88% Zinfandel, 10% Carignane, 2% Petite Sirah
Mazzoni Home Ranch
Deep garnet color. Scented plum and black cherries, toasted oak, complex clay minerals, and savory herbs. Ripe stone fruits on entry, elegant tannins, smooth texture, and showing crushed pepper spice in the finish. EB (4/20)
In 1987, the Oltranti family purchased the Mazzoni Home Ranch vineyard. They began selling grapes from their nineteenth century vines to Ridge in 1996. They planted their fallow terraces to zinfandel in 1998. The quality and complexity improved as the vines matured. We made our first Oltranti bottling in 2004. This excellent vintage produced our third, and a deliciously appealing one. It will be enjoyable now through 2026.
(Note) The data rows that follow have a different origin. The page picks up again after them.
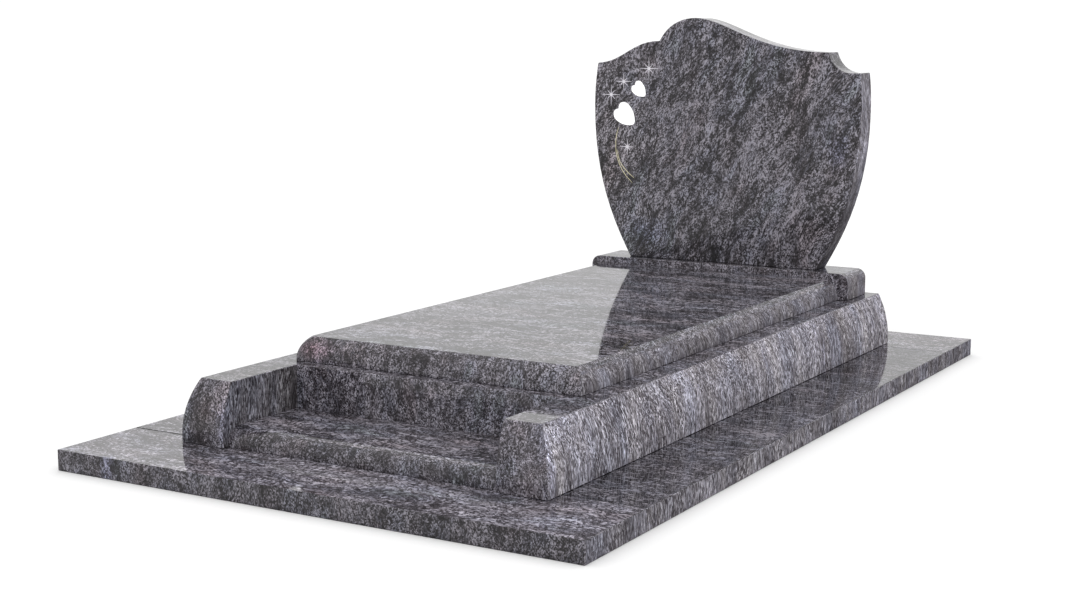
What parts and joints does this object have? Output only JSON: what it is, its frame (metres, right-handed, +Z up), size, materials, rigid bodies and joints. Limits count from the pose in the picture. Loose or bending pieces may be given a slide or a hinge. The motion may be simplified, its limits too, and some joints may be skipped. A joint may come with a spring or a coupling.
{
  "type": "grave monument",
  "caption": "Polished granite grave monument: slab frame, bellied kerbs, low front step, ledger with rounded edges and a curved headstone on a base.",
  "frame": {"origin": "centre of the ground frame's underside", "axes": "+X across the grave to the right seen from the foot, +Y from the foot to the headstone, +Z up"},
  "size_m": [1.4, 2.46, 1.0379],
  "materials": {
    "base_slab_granite": "polished grey-violet granite with fine dark and light flecks",
    "kerb_granite": "polished grey-violet granite with fine dark and light flecks",
    "beam_granite": "polished grey-violet granite",
    "step_granite": "polished grey-violet granite",
    "ledger_granite": "polished grey-violet granite, mirror finish on top",
    "headstone_base_granite": "polished grey-violet granite",
    "headstone_granite": "polished grey-violet granite with white and gilt carved ornament"
  },
  "bodies": {
    "root": {"front_base_slab": "base_slab_granite", "left_base_slab": "base_slab_granite", "right_base_slab": "base_slab_granite", "rear_base_slab": "base_slab_granite", "left_kerb": "kerb_granite", "right_kerb": "kerb_granite", "front_step": "step_granite", "front_beam": "beam_granite", "rear_beam": "beam_granite", "ledger": "ledger_granite", "headstone_base": "headstone_base_granite", "headstone": "headstone_granite"}
  },
  "joints": []
}
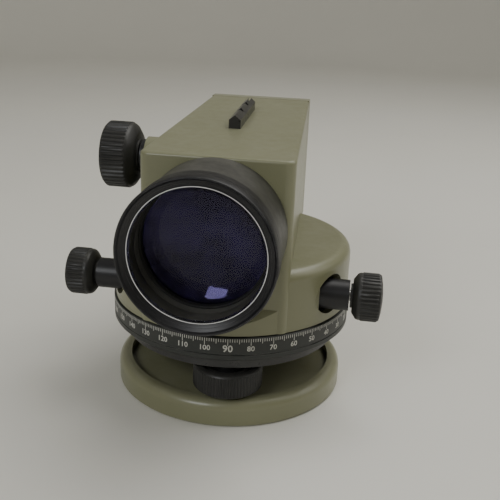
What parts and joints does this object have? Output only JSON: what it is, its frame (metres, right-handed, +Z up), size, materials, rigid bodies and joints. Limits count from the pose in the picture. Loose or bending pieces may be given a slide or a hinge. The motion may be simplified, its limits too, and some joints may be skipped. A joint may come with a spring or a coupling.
{
  "type": "automatic level",
  "caption": "Surveyor's automatic level: telescope with focusing, compensator and eyepiece on a graduated circle, tangent drive and levelling foot screws, for a tripod.",
  "frame": {"origin": "mouth of the tripod thread, on the vertical axis at the underside of the base", "axes": "+Z up along the vertical axis; the telescope looks along -Y and the observer stands at +Y; +X is on the observer's left"},
  "size_m": [0.1466, 0.2091, 0.1338],
  "materials": {
    "green_paint": "satin olive enamel with a fine orange-peel texture",
    "dark_paint": "semi-matt black enamel",
    "circle_black": "dark anodised with white figures",
    "barrel_black": "satin black enamel",
    "bezel_black": "black anodised, fine turned grain",
    "knob_black": "moulded black, ribbed",
    "steel": "turned and ground",
    "brass": "turned",
    "bright_alloy": "machined",
    "inner_black": "matt black",
    "coated_glass": "blue-violet anti-reflection coating",
    "clear_glass": "polished",
    "vial_glass": "polished, yellow-green liquid",
    "rubber": "soft matt",
    "mirror_face": "silvered"
  },
  "bodies": {
    "base": {"base_plate": "green_paint", "tripod_bush": "brass"},
    "foot_screw_1": {"foot_stem_1": "brass", "foot_knob_1": "knob_black"},
    "foot_screw_2": {"foot_stem_2": "brass", "foot_knob_2": "knob_black"},
    "foot_screw_3": {"foot_stem_3": "brass", "foot_knob_3": "knob_black"},
    "spring_plate": {"spring_plate": "steel"},
    "tribrach": {"tribrach_plate": "dark_paint", "foot_bushes": "brass", "axis_spindle": "steel", "axis_nut": "brass"},
    "circle": {"horizontal_circle": "circle_black"},
    "alidade": {"housing": "green_paint", "floor_plate": "inner_black", "floor_screws": "steel", "axis_bush": "brass", "cover_gasket": "rubber", "rear_cover": "green_paint", "rear_cover_screws": "steel", "objective_tube": "barrel_black", "objective_bezel": "bezel_black", "lens_retaining_ring": "bezel_black", "objective_front_lens": "coated_glass", "objective_rear_lens": "clear_glass", "inner_barrel": "inner_black", "focus_bush": "bezel_black", "tangent_sleeve_left": "bezel_black", "tangent_sleeve_right": "bezel_black", "compensator_frame": "inner_black", "fixed_prisms": "clear_glass", "suspension_wires": "steel", "eyepiece_mount": "bezel_black", "reticle_cell": "brass", "reticle_glass": "clear_glass", "reticle_screws": "steel", "sight_rail": "dark_paint", "sight_screws": "steel", "level_case": "bezel_black", "level_vial": "vial_glass", "mirror_pin": "steel"},
    "tangent_screw": {"worm_shaft": "steel", "tangent_knob_left": "knob_black", "tangent_knob_right": "knob_black"},
    "worm_wheel": {"worm_wheel": "brass"},
    "focus_drive": {"focus_shaft": "steel", "focus_knob": "knob_black"},
    "focusing_cell": {"focusing_cell": "inner_black", "focusing_lens": "clear_glass"},
    "pendulum": {"pendulum_frame": "bright_alloy", "pendulum_prism": "clear_glass"},
    "diopter_ring": {"diopter_ring": "knob_black"},
    "eyepiece": {"eyepiece_tube": "bezel_black", "field_lens": "clear_glass", "eye_lens": "coated_glass", "eyecup": "rubber"},
    "mirror": {"mirror_frame": "bezel_black", "mirror_glass": "mirror_face"}
  },
  "joints": [
    {"name": "foot_screw_1_turn", "type": "hinge", "parent": "base", "child": "foot_screw_1", "pos_m": [0.00606, -0.04055, 0.0079], "axis": [0, 0, 1], "range_deg": [-600, 600]},
    {"name": "foot_screw_2_turn", "type": "hinge", "parent": "base", "child": "foot_screw_2", "pos_m": [0.03209, 0.02552, 0.0079], "axis": [0, 0, 1], "range_deg": [-340, 340]},
    {"name": "foot_screw_3_turn", "type": "hinge", "parent": "base", "child": "foot_screw_3", "pos_m": [-0.03815, 0.01503, 0.0079], "axis": [0, 0, 1], "range_deg": [-340, 340]},
    {"name": "front_back_levelling", "type": "hinge", "parent": "base", "child": "spring_plate", "pos_m": [-0.00303, 0.02028, 0.0079], "axis": [0.989, 0.1478, 0], "range_deg": [-1.16, 1.16]},
    {"name": "sideways_levelling", "type": "hinge", "parent": "spring_plate", "child": "tribrach", "pos_m": [0, 0, 0.0079], "axis": [0.1478, -0.989, 0], "range_deg": [-1.14, 1.14]},
    {"name": "circle_turn", "type": "hinge", "parent": "tribrach", "child": "circle", "pos_m": [0, 0, 0.0346], "axis": [0, 0, 1], "continuous": true},
    {"name": "instrument_turn", "type": "hinge", "parent": "tribrach", "child": "alidade", "pos_m": [0, 0, 0.046], "axis": [0, 0, 1], "continuous": true},
    {"name": "tangent_turn", "type": "hinge", "parent": "alidade", "child": "tangent_screw", "pos_m": [0, -0.02735, 0.05835], "axis": [1, 0, 0], "continuous": true},
    {"name": "worm_wheel_turn", "type": "hinge", "parent": "alidade", "child": "worm_wheel", "pos_m": [0, 0, 0.05835], "axis": [0, 0, 1], "continuous": true},
    {"name": "focus_turn", "type": "hinge", "parent": "alidade", "child": "focus_drive", "pos_m": [0, 0.004, 0.1086], "axis": [1, 0, 0], "range_deg": [-105, 105]},
    {"name": "focusing_slide", "type": "slide", "parent": "alidade", "child": "focusing_cell", "axis": [0, 1, 0], "range_m": [-0.00769, 0.00769]},
    {"name": "compensator_swing", "type": "hinge", "parent": "alidade", "child": "pendulum", "pos_m": [0, 0.044, 0.1038], "axis": [1, 0, 0], "range_deg": [-1, 1]},
    {"name": "diopter_turn", "type": "hinge", "parent": "alidade", "child": "diopter_ring", "pos_m": [0, 0.0914, 0.0911], "axis": [0, 1, 0], "range_deg": [-150, 150]},
    {"name": "eyepiece_slide", "type": "slide", "parent": "alidade", "child": "eyepiece", "axis": [0, 1, 0], "range_m": [-0.0015, 0.0015]},
    {"name": "mirror_fold", "type": "hinge", "parent": "alidade", "child": "mirror", "pos_m": [-0.03899, 0.0148, 0.0864], "axis": [1, 0, 0], "range_deg": [-45, 45]}
  ],
  "couplings": [
    {"joint": "foot_screw_1_turn", "follows": "front_back_levelling", "ratio": 515.22},
    {"joint": "foot_screw_2_turn", "follows": "sideways_levelling", "ratio": -297.46},
    {"joint": "foot_screw_3_turn", "follows": "sideways_levelling", "ratio": 297.46},
    {"joint": "worm_wheel_turn", "follows": "tangent_turn", "ratio": -0.016667},
    {"joint": "focus_turn", "follows": "focusing_slide", "rad_per_m": 238.1},
    {"joint": "diopter_turn", "follows": "eyepiece_slide", "rad_per_m": 1743.6}
  ]
}
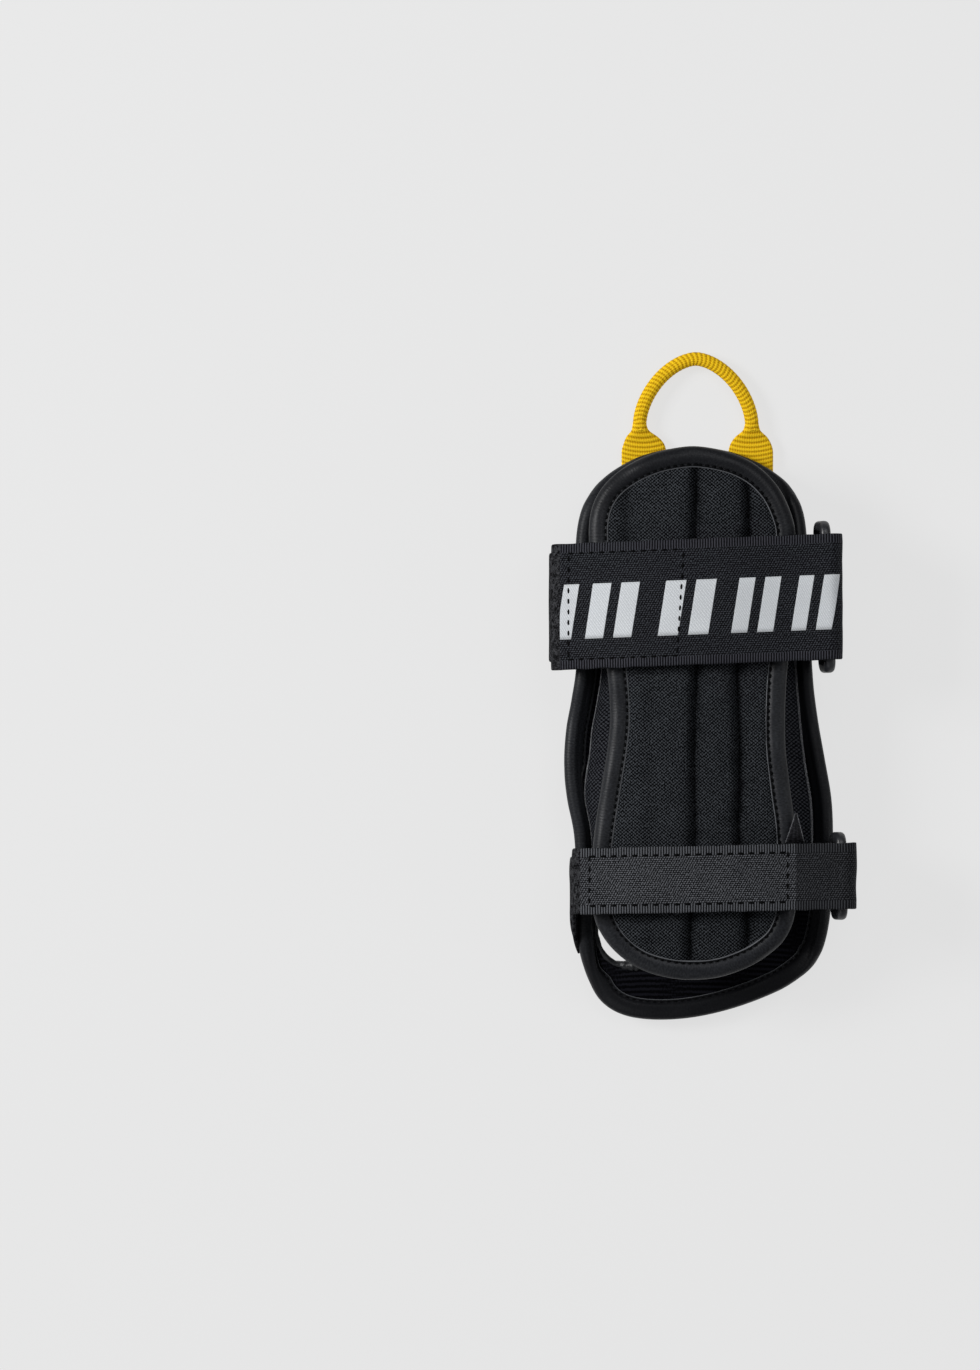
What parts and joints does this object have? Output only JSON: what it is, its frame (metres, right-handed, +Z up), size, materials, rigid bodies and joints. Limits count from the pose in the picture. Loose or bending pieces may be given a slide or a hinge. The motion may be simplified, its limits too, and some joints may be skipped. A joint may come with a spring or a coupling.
{
  "type": "snowboard wrist guard",
  "caption": "Padded fabric wrist guard for a left hand: stiffened palm and back panels joined by mesh sides, a thumb hole, hook-and-loop straps through plastic rings and a webbing pull loop.",
  "frame": {"origin": "centre of the bounding box's bottom face, with the guard lying on its palm side and its pull loop laid out flat", "axes": "+Y points to the forearm end, which has the pull loop, and -Y to the fingers; +X is the little-finger side, where both rings are, and -X the thumb side; +Z is up, from the palm panel to the back panel"},
  "size_m": [0.0938, 0.2021, 0.0388],
  "materials": {
    "shell_mesh": "black coarse knitted mesh over the pads' outer faces",
    "foam": "soft open-cell padding",
    "lining_mesh": "fine black knitted lining",
    "stay_plastic": "springy plastic strip, satin",
    "binding": "smooth black stretch binding with a stitched edge",
    "hole_binding": "soft black synthetic leather, padded and slightly wrinkled",
    "gusset_mesh": "thin black perforated mesh",
    "loop_pile": "black loop pile on a woven backing",
    "strap_weave": "smooth black woven strap backing",
    "hook_tape": "black hook tape",
    "ring_plastic": "black moulded plastic",
    "keeper_webbing": "ribbed black webbing",
    "yellow_webbing": "bright warm yellow woven webbing",
    "label_satin": "blank dark satin label"
  },
  "bodies": {
    "guard": {"palm_shell": "shell_mesh", "palm_foam": "foam", "palm_lining": "lining_mesh", "palm_stay_1": "stay_plastic", "palm_stay_2": "stay_plastic", "palm_stay_3": "stay_plastic", "palm_binding": "binding", "thumb_hole_binding": "hole_binding", "dorsal_shell": "shell_mesh", "dorsal_foam": "foam", "dorsal_lining": "lining_mesh", "dorsal_stay_1": "stay_plastic", "dorsal_stay_2": "stay_plastic", "dorsal_stay_3": "stay_plastic", "dorsal_binding": "binding", "gusset_thumb_side": "gusset_mesh", "gusset_little_finger_side": "gusset_mesh", "forearm_strap_band": "loop_pile", "hand_strap_base": "loop_pile", "hand_ring_keeper": "keeper_webbing", "pull_loop_tab_thumb_side": "yellow_webbing", "pull_loop_tab_little_finger_side": "yellow_webbing", "care_label": "label_satin"},
    "forearm_ring": {"forearm_ring": "ring_plastic"},
    "forearm_flap": {"forearm_strap_flap": "strap_weave", "forearm_hook_patch": "hook_tape"},
    "hand_ring": {"hand_ring": "ring_plastic"},
    "hand_flap": {"hand_strap_flap": "strap_weave", "hand_hook_patch": "hook_tape"},
    "pull_loop": {"pull_loop": "yellow_webbing"}
  },
  "joints": [
    {"name": "forearm_ring_pivot", "type": "hinge", "parent": "guard", "child": "forearm_ring", "pos_m": [0.03605, 0.02704, 0.01966], "axis": [-0.0384, 0.9993, 0], "range_deg": [0, 20]},
    {"name": "forearm_strap_peel", "type": "hinge", "parent": "forearm_ring", "child": "forearm_flap", "pos_m": [0.03792, 0.02711, 0.0303], "axis": [-0.0384, 0.9993, 0], "range_deg": [0, 150]},
    {"name": "hand_ring_pivot", "type": "hinge", "parent": "guard", "child": "hand_ring", "pos_m": [0.04027, -0.05728, 0.01896], "axis": [-0.0209, 0.9998, 0], "range_deg": [0, 20]},
    {"name": "hand_strap_peel", "type": "hinge", "parent": "hand_ring", "child": "hand_flap", "pos_m": [0.04214, -0.05724, 0.0296], "axis": [-0.0209, 0.9998, 0], "range_deg": [0, 150]},
    {"name": "pull_loop_swing", "type": "hinge", "parent": "guard", "child": "pull_loop", "pos_m": [-0.00175, 0.078, 0.002], "axis": [1, 0, 0], "range_deg": [0, 100]}
  ]
}
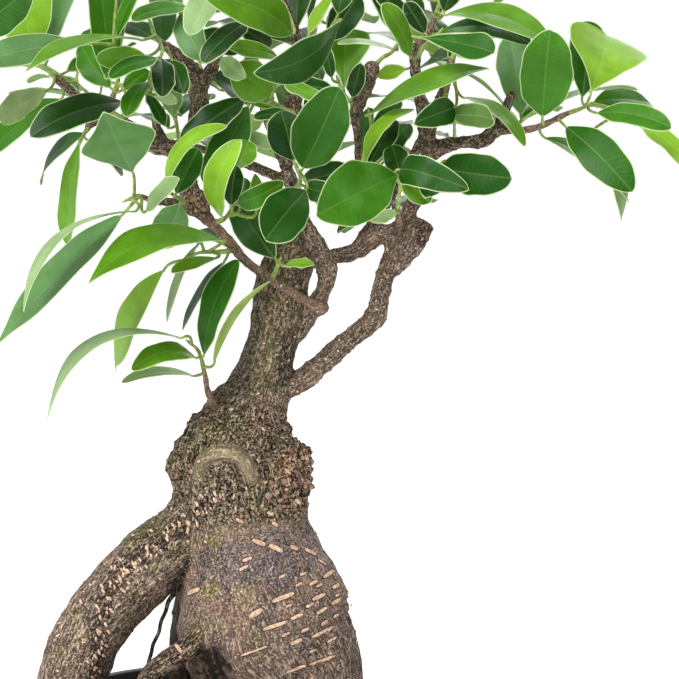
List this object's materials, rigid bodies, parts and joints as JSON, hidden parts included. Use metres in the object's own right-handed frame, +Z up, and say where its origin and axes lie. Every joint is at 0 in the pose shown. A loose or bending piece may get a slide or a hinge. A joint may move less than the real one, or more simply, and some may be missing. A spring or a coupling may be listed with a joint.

Niccolo and Flora Oltranti purchased the old Mazzoni Home Ranch in 1987. They set about restoring this historic property, working on the buildings (Nic was an engineer) and tending the surviving nineteenth-century vines (Ridge has made Mazzoni Home Ranch from these old vines since 1996). Once the old vines recovered, Nic and son Paul turned to the abandoned hillside vineyards above. Replanted to an old zinfandel field selection, these young vines have begun to produce the quality that seems inherent to this exceptional zinfandel site.
Rainfall: 61.5 inches (above normal)
Weather: A wet winter gave us much needed rain. Cool weather in the spring affected set across all varieties. Several heat spikes in late June, July and August saw temperatures over 105 degrees. Harvest started before the Labor Day heat wave hit; we quickly finished harvesting by mid-September.
Harvest Dates: 29 August – 4 September
Grapes: Average Brix 26.7˚
TA: 6.70 g/L
Fermentation: Full Crush, floating cap. 100% natural primary and secondary. Pressed at six days.
Barrels: 100% air-dried American oak barrels (15% two years-old and 85% three years-old).
Aging: Twenty months in barrel
Oltranti Ranch Vineyard grapes, hand-harvested; destemmed and crushed; fermented on the native yeasts, followed by full malolactic on the naturally occurring bacteria; 0.67g/L tartaric acid, 4% water addition; oak from barrel aging; minimum effective sulfur for this wine (35 ppm at crush, 155ppm over the course of aging). Depth filtration at bottling. In keeping with our philosophy of minimal intervention, this is the sum of our actions.